Похоронен — Юго-восточней дер<евни> Вороново Мгинского р-на Ленинградской области.

Настоящее извещение является документом для возбуждения ходатайства о пенсии.

Командир 994 стрелкового подполковник Попов

Военком 994 стрелкового батальонный комиссар Гуськов

Нач. Штаба капитан Жижиков

*

19.2.43

Здравствуйте Вера Леонтьевна.

Здравствуй родная мать. Я получил письмо от вашего мужа Гиммельфарб, он интересуется о своем любимом сыне Леониде Михайловиче. Я могу вам сообщить, что ваш сын погиб смертью Храбрых при защите города Ленина 27.8.42. Он был достоин нашей родины. Вы должны гордиться тем, что вырастила такого сына. Жаль конечно дорогого сына, но что сделаешь. Война не умолима, она требует жертв. Радостно одно, что кровь пролитая Руского народа на пропадет даром. Мы воины Кр. Армии отомстим за вашего сына. Я вас прошу посколько я незнаю адрес вашего мужа и ему лично не смог ответить.

Будь здорова. Крепись.

Зам. к-ра Н. Полка

А Угольков

*

1.4.44

Товарищ Бегун,

Отвечая на ваше письмо сообщаю, что Гиммельфарб Михаил Иосифович 10.2.44 г. Был направлен для прохождения службы в одну воинскую часть. На дороге не доходя до места назначения от артналета противника погиб 11 февраля 1944г.

Извещение о смерти его выслано той же воинской частью по его местожительству.

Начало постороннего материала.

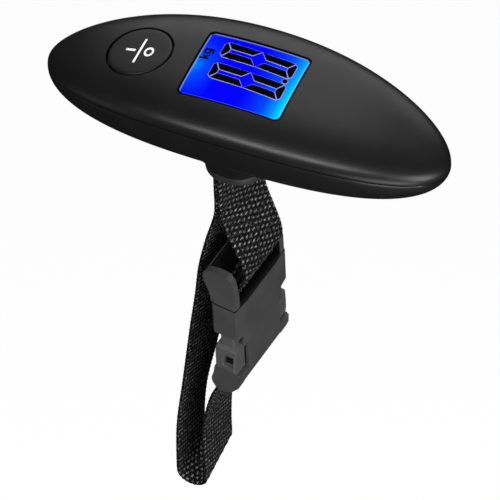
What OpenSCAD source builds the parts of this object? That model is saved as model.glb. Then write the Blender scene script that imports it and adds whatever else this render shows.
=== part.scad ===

Воинская часть п/п (полевая почта) 24778 с

Старший лейтенант В. Маратов

*

В письмах Лёдика то и дело упоминается ребенок: безымянный пока, и еще неизвестно, какого пола, он то ли уже появился, то ли вот-вот появится на свет. Это едва родившееся, но уже важное для него дитё Лели и Лени была моя мама, Наташа Гуревич. Она рассказывала мне о Лёдике, когда я была маленькой; она с детства выбрала себе его в герои — сделала тайным центром своего небольшого мира — и помнила о нем, пока была жива. Конверт с письмами, фотографиями и похоронками надписан ее рукой.